Mindful Money’s Monday share tips: Prudential, Morrison, Antofagasta and Homebase

10th March 2014


This week investors will be keen to hear how Prudential’s results shape up against the recent welcome update from its competitor Aviva and how Morrisons is faring in the UK’s supermarket battle writes Philip Scott.

However before that, Tuesday sees Chile-based copper miner Antofagasta, update the market with its fourth quarter results. 
Antofagasta has already reported full year production, which showed that both copper and gold production beat its targets.

Following an 18% fall in the value of its stock over the last year, investors will want to know how this has reflected on revenues and the net income figures, especially given the fact that both metals experienced a slide during last year.

Sheridan Admans, investment research manager at The Share Centre, who has the stock down as a ‘hold’ says: “Updates on expansion projects would be welcome, along with news of whether the company plans on returning further capital to investors.

Wednesday sees insurer Prudential, publish its fourth quarter results. After witnessing its share price firm by 34% in the past 12 months, and following Aviva’s upbeat report last week, investors will be keen to see if it can keep up the positive momentum in its operating profits, which has been led in recent times by growth in its US and Asian operations.

Admans, echoing the market consensus, lists the shares as a ‘buy’. He says: “Given the improvement in markets and investor sentiment shareholders will be looking to see if M&G, Prudential’s wealth management operation, can continue to attract strong levels of inflows as it continues to expand its operation across Europe.

On Thursday Homebase and Argos owner, Home Retail Group reports its own fourth quarter trading update.

Having proved something of a retail Christmas winner and with its shares up 61% in the past 12 months, investors will be hoping the sales momentum will have continued into 2014.

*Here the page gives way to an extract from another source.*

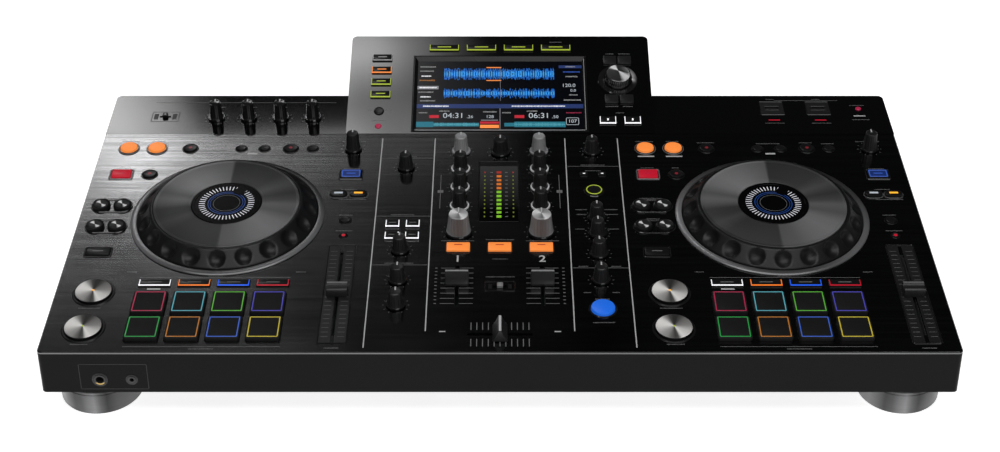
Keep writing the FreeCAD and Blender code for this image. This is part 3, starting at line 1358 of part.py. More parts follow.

Like-for-like sales growth at the FTSE 250 listed group exceed that achieved by Argos, buoyed 
by the improving UK housing market. Argos should again benefit from growing online sales explains Keith Bowman, equity analyst at Hargreaves Lansdown Stockbrokers. However, he adds: “As 
in the third quarter, both divisions could again report reduced profit margins. Prior to the update, and with the share price up over 30% over the last six months alone, analyst opinion has recently cooled from a ‘cautious buy’ to a ‘hold’.”

Morrison Supermarkets also reports its full year results on Thursday. With its shares off by 8% in the past 12 months coupled with its management having issued a profits warning at its post Christmas trading update, investor expectations are already arguably low. Ahead of the update consensus pre-tax profit for the year is forecast to fall by around 19% to £728m, partly on the back of increasing competition from the so-called 
‘hard discounters’ Lidi and Aldi.

Last week, broker Panmure Gordon, reiterated a ‘sell’ recommendation on the shares, while analysts at Jeffries re-affirmed their ‘buy’ stance.

For his part, Admans, lists the stock as a ‘hold’. He says: “Investors will be looking for some indication that Morrison’s is winning against its low cost rivals in the north of England and its established convenience competitors, as it pushes ahead with its programme to open convenience stores in London. An update on the role out of it online strategy will also be welcomed.”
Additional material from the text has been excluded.